Sandown, Race 6, April 30
Favourite Lamia Bale easily led a 595m field until passing the post the first time. It then progressively lost ground all the way to the finish in sixth place. Stewards made no comment, asked no questions, ordered no vet examination.
(I love this dog – very honest and predictable. A guess? Has it had too much racing or was it just a niggle? We may never know).
The Meadows, Race 6. April 29
In its sixth run for the month, stayer Why Not Wayne turned out in a bottom grade race at the “Provincial” meeting at The Meadows on Wednesday. After just a four day break since its last failure at the same track, the dog failed again, being prominent for a while and then fading into sixth place in poor time.
But consider its recent career (all times converted to Meadows equivalent):
April 1 43.13 Meadows
April 8 (545m event at Ballarat)
April 12 42.93 (ex Sandown)
April 16 43.33 (ex Sandown)
April 25 43.63 Meadows
April 29 43.99 Meadows
That’s six runs in one month after five in the previous month, each one displaying a declining performance — one after the other. Note two of the recent runs occurred only four days after an earlier one. The drop in class on April 29 (an MEP meeting) made no difference to the progression.
Oddly, punters sent it out a $3.00 favourite in the last race. Yes, it’s buyer beware, but they should not have to beware of this much.
Why do authorities permit this? Why do trainers do it? I have yet to hear a good answer to either question.
Harking back to the Cup and Classic run-offs at Warrnambool, it was noticeable that seven of the 12 races started with odds-on favourites. Four won and three lost so regular supporters would have done their dough.
The key point there is that the losers (and some others) missed out because they just did not get out of the boxes well enough. It’s one thing to make up ground in a 520m race but quite another over 450m. Consequently, some of the prices were pretty silly — especially Dewana Result and Ballerina, neither of which are really flash beginners.
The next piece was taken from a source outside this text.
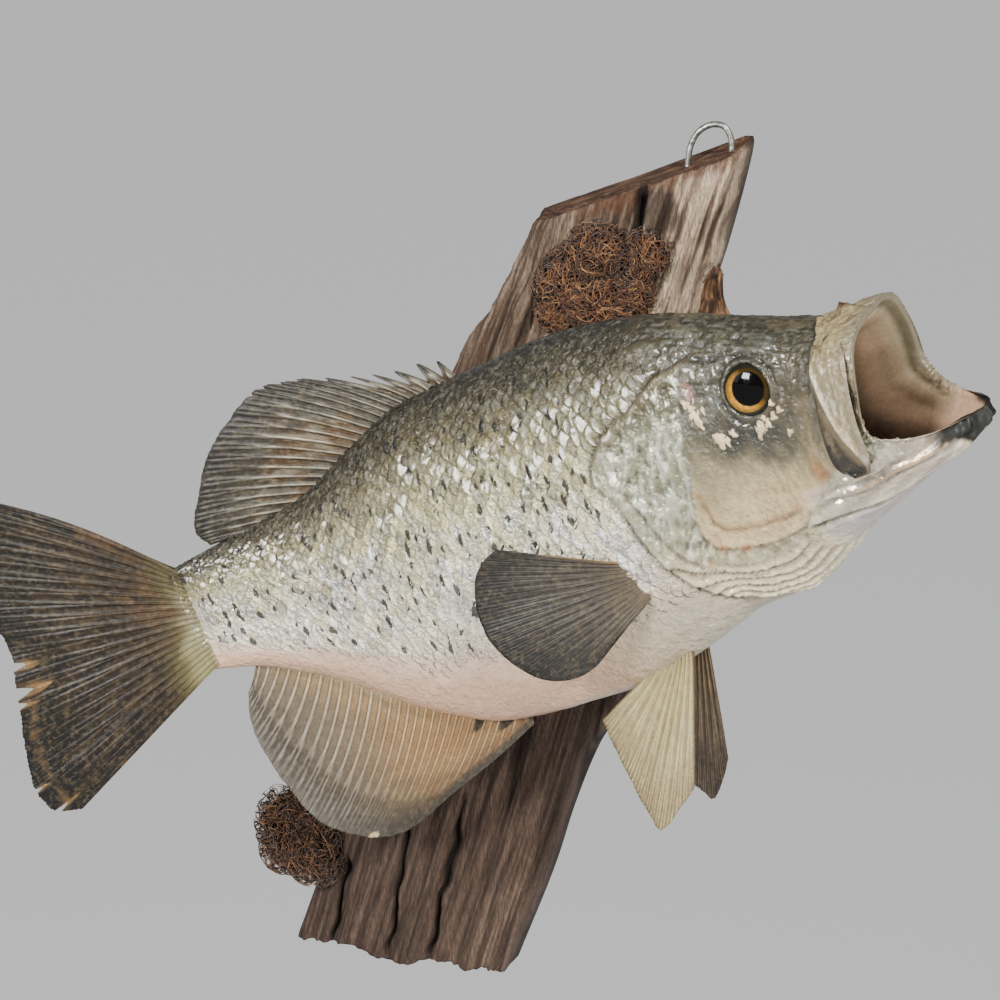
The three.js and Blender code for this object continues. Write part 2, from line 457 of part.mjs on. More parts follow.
// slanting saw cut across the top
const topTilt = Math.atan2(WOOD.cutHigh[1] - WOOD.cutLow[1], WOOD.cutHigh[0] - WOOD.cutLow[0]);
const saw = new THREE.BoxGeometry(260, 120, 80);
saw.translate(0, 0, 40);
saw.applyMatrix4(new THREE.Matrix4().makeRotationX(rad(WOOD.cutTilt)));
saw.applyMatrix4(new THREE.Matrix4().makeRotationY(-topTilt));
saw.translate((WOOD.cutLow[0] + WOOD.cutHigh[0]) / 2, 0, (WOOD.cutLow[1] + WOOD.cutHigh[1]) / 2);
const backSaw = new THREE.BoxGeometry(400, 60, 600);
backSaw.translate(0, 30, -40);
const topZ = (x, y) => WOOD.cutLow[1] + (x - WOOD.cutLow[0]) * Math.tan(topTilt) + y * Math.tan(rad(WOOD.cutTilt)) / Math.cos(topTilt);

// wire loop let into the sawn top
const loopX = 63, loopBase = topZ(loopX, LOOP.y);
const loopPath = new THREE.CatmullRomCurve3([
  [-0.5, -0.75], [-0.5, -0.35], [-0.49, 0.1], [-0.44, 0.5], [-0.28, 0.85], [0, 1], [0.28, 0.9], [0.43, 0.62], [0.49, 0.3], [0.5, -0.1], [0.5, -0.5],
].map(([w, h]) => new THREE.Vector3(loopX + w * LOOP.width, LOOP.y + 0.8 * w, loopBase + w * LOOP.width * Math.tan(topTilt) * 0.6 + h * LOOP.rise)));
const wireSection = new THREE.Shape();
for (let i = 0; i < 6; i++) {
  const a = i * Math.PI / 3;
  wireSection[i ? 'lineTo' : 'moveTo'](LOOP.wire * Math.cos(a), LOOP.wire * Math.sin(a));
}
const loopGeometry = facingOut(mergeVertices((() => {
  const g = new THREE.ExtrudeGeometry(wireSection, { steps: 18, extrudePath: loopPath, bevelEnabled: false });
  g.deleteAttribute('normal'); g.deleteAttribute('uv');
  return g;
})(), 1e-4));

let wood = woodRaw.subtract(solid(saw)).subtract(solid(backSaw));
wood = wood.subtract(bodyGrown).subtract(grownSolid(pectoralLeft)).subtract(grownSolid(loopGeometry));
wood = largest(wood);

// ---------- bark chip and moss ----------
function lump(at, size, seed, detail = 2) {
  const g = mergeVertices((() => { const q = new THREE.IcosahedronGeometry(1, detail); q.deleteAttribute('normal'); q.deleteAttribute('uv'); return q; })(), 1e-4);
  const p = g.attributes.position;
  for (let i = 0; i < p.count; i++) {
    const v = new THREE.Vector3().fromBufferAttribute(p, i);
    const n = 1 + 0.16 * Math.sin(5 * v.x + seed) * Math.cos(4.3 * v.z + seed) + 0.1 * Math.sin(9 * v.z + 7 * v.x + 2 * seed);
    p.setXYZ(i, at[0] + v.x * n * size[0], at[1] + v.y * n * size[1], at[2] + v.z * n * size[2]);
  }
  return facingOut(g);
}
const woodGrown = solid(grown(geometry(woodRaw), GAP)).subtract(solid((() => { const c = saw.clone(); c.translate(0, 0, GAP); return c; })()));
const mossUpper = largest(solid(lump([24, -26.5, 79], [24, 7.5, 21], 1.3)).add(solid(lump([43, -24.5, 88], [13, 6, 12], 4.1))).subtract(woodGrown).subtract(bodyGrown));
const mossLower = largest(solid(lump([-105, -22, -163], [21, 14, 23], 2.2)).subtract(woodGrown));
const chipGeometry = sheet(6, 3, (i, j, side) => {
  const t = i / 6, v = j / 3 - 0.5;
  const wide = mix(15, 3, Math.pow(t, 1.3)) * (1 + 0.12 * Math.sin(9 * t));
  const thick = mix(4.5, 1.4, t) * (1 - 1.4 * v * v);
  return new THREE.Vector3(mix(64, 69.5, t) + v * wide + 1.2 * Math.sin(6 * t), -17 + 2 * v + side * thick / 2 + 1.2 * Math.sin(5 * t), mix(60, 84, t) - 3 * Math.abs(v) + 1.2 * Math.sin(11 * v));
});
const chip = largest(solid(chipGeometry).subtract(woodGrown));

// ---------- materials and the model ----------
const look = (color, roughness, metalness = 0) => new THREE.MeshStandardMaterial({ color, roughness, metalness });
const flesh = look(0xa8a48e, 0.4), headLook = look(0x8d8a72, 0.42), jawLook = look(0xc9b48f, 0.5);
const plateLook = look(0xb9b8ac, 0.35), finLook = look(0x4a4038, 0.55), paleFin = look(0x9a8b66, 0.55);
const eyeLook = look(0x1a1208, 0.08), woodLook = look(0x5b4436, 0.85), mossLook = look(0x3b2412, 0.95), wireLook = look(0x8f9296, 0.35, 0.9);

const model = new THREE.Group();
const add = (name, g, material) => { const m = new THREE.Mesh(g, material); m.name = name; model.add(m); };

add('trunk', geometry(trunkSolid), flesh);
add('tail_stalk', geometry(tailSolid), flesh);
add('head', geometry(headSolid), headLook);
add('lower_jaw', geometry(jawSolid), jawLook);
add('gill_cover_right', geometry(gillRight), plateLook);
add('gill_cover_left', geometry(gillLeft), plateLook);
add('maxilla_right', maxillaRight, jawLook);
add('maxilla_left', maxillaLeft, jawLook);
add('eye_right', eyeRight, eyeLook);
add('eye_left', eyeLeft, eyeLook);
add('dorsal_fin', geometry(rooted(dorsalGeometry)), finLook);
add('anal_fin', geometry(rooted(analGeometry)), finLook);
add('caudal_fin', geometry(rooted(caudalGeometry)), finLook);
add('pectoral_fin_right', geometry(rooted(pectoralRight)), finLook);
add('pectoral_fin_left', geometry(rooted(pectoralLeft)), finLook);
add('pelvic_fin_right', geometry(rooted(pelvicRight)), paleFin);
add('pelvic_fin_left', geometry(rooted(pelvicLeft)), finLook);
add('driftwood', geometry(wood), woodLook);
add('bark_chip', geometry(chip), woodLook);
add('moss_upper', geometry(mossUpper), mossLook);
add('moss_lower', geometry(mossLower), mossLook);
add('hanger_loop', loopGeometry, wireLook);

export default model;
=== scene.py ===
"""The looks of the mounted crappie on its driftwood slab.
All shape functions work in millimetres in the part's frame and are turned into metres in build()."""
import bpy
import bmesh
import math
import numpy as np
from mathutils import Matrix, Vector
from mathutils.bvhtree import BVHTree


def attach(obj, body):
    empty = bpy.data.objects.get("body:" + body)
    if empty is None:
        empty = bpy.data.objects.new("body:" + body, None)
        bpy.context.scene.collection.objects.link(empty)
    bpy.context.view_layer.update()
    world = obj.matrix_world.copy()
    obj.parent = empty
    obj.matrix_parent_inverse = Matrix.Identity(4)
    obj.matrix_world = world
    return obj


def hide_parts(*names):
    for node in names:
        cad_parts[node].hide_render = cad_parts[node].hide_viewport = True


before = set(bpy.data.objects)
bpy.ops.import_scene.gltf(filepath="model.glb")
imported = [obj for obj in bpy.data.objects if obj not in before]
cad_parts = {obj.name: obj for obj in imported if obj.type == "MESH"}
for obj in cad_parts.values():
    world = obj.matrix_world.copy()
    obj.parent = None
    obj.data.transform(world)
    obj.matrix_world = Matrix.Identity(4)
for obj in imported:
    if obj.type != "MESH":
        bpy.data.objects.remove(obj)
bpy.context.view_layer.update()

# ============================================================ numbers
def rad(d):
    return d * math.pi / 180.0


def mix(a, b, t):
    return a + (b - a) * t


def sstep(a, b, x):
    t = np.clip((np.asarray(x, float) - a) / (b - a), 0.0, 1.0)
    return t * t * (3 - 2 * t)


def bell(x, w):
    return np.exp(-(np.asarray(x, float) / w) ** 2)


class Curve:
    """smooth curve through a small table, without overshoot"""
    def __init__(self, xs, ys):
        self.x, self.y = np.array(xs, float), np.array(ys, float)
        h = np.diff(self.x)
        d = np.diff(self.y) / h
        m = np.zeros(len(self.x))
        m[0], m[-1] = d[0], d[-1]
        for i in range(1, len(self.x) - 1):
            if d[i - 1] * d[i] > 0:
                w1, w2 = 2 * h[i] + h[i - 1], h[i] + 2 * h[i - 1]
                m[i] = (w1 + w2) / (w1 / d[i - 1] + w2 / d[i])
        self.m = m

    def __call__(self, x):
        x = np.asarray(x, float)
        i = np.clip(np.searchsorted(self.x, x) - 1, 0, len(self.x) - 2)
        h = self.x[i + 1] - self.x[i]
        t = (x - self.x[i]) / h
        t2, t3 = t * t, t * t * t
        y = ((2 * t3 - 3 * t2 + 1) * self.y[i] + (t3 - 2 * t2 + t) * h * self.m[i]
             + (-2 * t3 + 3 * t2) * self.y[i + 1] + (t3 - t2) * h * self.m[i + 1])
        lo = self.y[0] + self.m[0] * (x - self.x[0])
        hi = self.y[-1] + self.m[-1] * (x - self.x[-1])
        return np.where(x < self.x[0], lo, np.where(x > self.x[-1], hi, y))


def through(points, t):
    """Catmull-Rom through points, t an array of numbers from 0 to 1"""
    pts = np.array(points, float)
    n = len(pts) - 1
    t = np.clip(np.asarray(t, float), 0, 1) * n
    i = np.minimum(t.astype(int), n - 1)
    f = (t - i)[..., None]
    ext = np.vstack([2 * pts[0] - pts[1], pts, 2 * pts[-1] - pts[-2]])
    p0, p1, p2, p3 = ext[i], ext[i + 1], ext[i + 2], ext[i + 3]
    return 0.5 * (2 * p1 + (p2 - p0) * f + (2 * p0 - 5 * p1 + 4 * p2 - p3) * f * f
                  + (3 * p1 - p0 - 3 * p2 + p3) * f * f * f)


def hashed(ix, iy, iz, seed):
    n = (ix.astype(np.int64) * 374761393 + iy.astype(np.int64) * 668265263
         + iz.astype(np.int64) * 2147483647 + seed * 1274126177) & 0xFFFFFFFF
    n = ((n ^ (n >> 13)) * 1274126177) & 0xFFFFFFFF
    return ((n ^ (n >> 16)) & 0xFFFFFFFF) / 4294967295.0


def noise(x, y, z=0.0, seed=0):
    """smooth value noise from -1 to 1"""
    x, y, z = np.broadcast_arrays(np.asarray(x, float), np.asarray(y, float), np.asarray(z, float))
    ix, iy, iz = np.floor(x).astype(np.int64), np.floor(y).astype(np.int64), np.floor(z).astype(np.int64)
    fx, fy, fz = [f * f * f * (f * (f * 6 - 15) + 10) for f in (x - ix, y - iy, z - iz)]
    flat = not np.any(z)
    out = 0.0
    for dx in (0, 1):
        wx = fx if dx else 1 - fx
        for dy in (0, 1):
            wy = fy if dy else 1 - fy
            for dz in ((0,) if flat else (0, 1)):
                wz = 1.0 if flat else (fz if dz else 1 - fz)
                out = out + wx * wy * wz * hashed(ix + dx, iy + dy, iz + dz, seed)
    return out * 2 - 1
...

Dyna Villa got away with it because it had the rails box and a bit of class, not because it began well. The rails proved no help to Dawkins Bale. Despite really good form in Brisbane six days earlier, perhaps the long trip back to Melbourne, then Geelong and on to Warrnambool took a toll. Who can tell? And Caustic Bale has had, and will have, the odd good run around the one-turn tracks but it is really best suited by 500m-plus trips, isn’t it? It was a chance but $2..20 was far too ambitious against known fliers. It never got into the race. All these were terrible value.
Horses for courses?
Somehow we have created a situation where betting value no longer means much. More than half the night’s winners started well under the odds so, over time, investors have no chance of winning, no matter what they did on Wednesday night.
Over-betting on favourites is the bane of the industry, no doubt caused mainly by mug gamblers following like sheep and/or using a particular tipster. Assessing form has become a lost art, exacerbated by the increasing habit of making use of hand-held devices to place bets. Technological progress like that may well offer some formguides to examine but checking them using your thumb and a tiny screen is a complete waste of time. The job cannot be done sensibly – and a job it is. Better luck always comes to those who work the hardest.
For the future
The above issues, and hundreds more like them, are everyday occurrences in an industry in which no-one is responsible for the outcomes of their work. Excellence is a forgotten word, customers interests are ignored, accountability does not exist.
Plainly, the current system does not work. The entire racing structure is obsolescent and should be discarded, to be replaced with a modern version which responds to change and to the demands of a new breed of patrons.
To bring this about, governments must get together and recognise the need and then act. As Sir Humphrey said, all it requires is some courageous decision-making. Is there a leader available?